Oscar Wilde: Essays Quotes

Quotes

What is true about Art is true about Life.

Narrator, “The Soul of Man Under Socialism”

This is one of the most famous quotes of Wilde contained in his non-fiction body of work. The title indicates that it might be a political diatribe of one sort or another or, at the very least, an analysis of political ideology, but in truth it is a celebration of individualism and the right—indeed, the requirement—for all artists to establish their own sense of identity in a way that might seem selfish to others, but is actually just the very opposite. It is the person who demands of others that they do not manifest their individualism openly who are selfish.

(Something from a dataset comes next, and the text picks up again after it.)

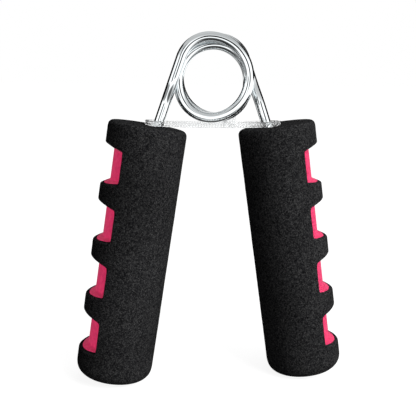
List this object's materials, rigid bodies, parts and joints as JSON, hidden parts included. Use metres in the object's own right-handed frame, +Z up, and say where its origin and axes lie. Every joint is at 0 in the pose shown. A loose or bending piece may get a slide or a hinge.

What is true of a bankrupt is true of everyone else in life.

Narrator, “De Profundis”

The title of this essay translates to “from the depths” and it was while in the depth of darkness in prison that Wilde was moved to write what some have only half-facetiously referred to in terms along the lines of “Oscar Finally Learns the Important of Being Earnest.” It is a heartfelt apologia for those mistakes that set him inexorably on the path to jail. This quote is one of the rate examples of Wilde expressing a witticism full of pathos. The omnipresent irony that it sometimes seem Wilde invented is missing entirely. Like Johnny Rotten in “God Save the Queen” here is Oscar Wilde snarling, “I mean it, man!” Everyone has to pay the piper eventually.

What is true about the drama and the novel is no less true about those arts that we call the decorative arts.

Vivian, “The Decay of Lying”

This particular work is one of Wilde’s essays in the form of a philosophical dialogue. It is a particularly appropriate form to take on the topic at hand which is one that traces famously back to Plato and his critique of entertainment for the masses being dangerous because the masses are not intelligent enough to tell the difference between what is real and what is illusion. Wilde’s take on the issue is to split things down the middle: forego the unimaginative foundation of pursuing “realism” in fiction and one need not worry about the intellect of the audience. The particular criticism here is directed toward the essential underlying purposeless of using the aesthetic possibilities inherent in decorative arts like stained glass and weaving tapestries for the mundane effect of recreating historical events.

“What is true about music is true about all the arts.”

Gilbert, “The Critic as Artist”

Another essay as dialogue, the now-familiar terminology used by Wilde to situate one thing within the broader context of another is the summation of his argument that any critique of an artistic expression should be concerned primarily with the artistic expression itself. The comparison here is based on the character’s immediately preceding assertion that music carries with it the capacity to “bring the soul into harmony with all right things.’ And since what is true about music is true about all the arts, the logical extension of this assertion is that all other aesthetic expressions of creativity should be judged based on that capacity before any other. Or, as the concept is more familiarly stated: judge art for art’s sake.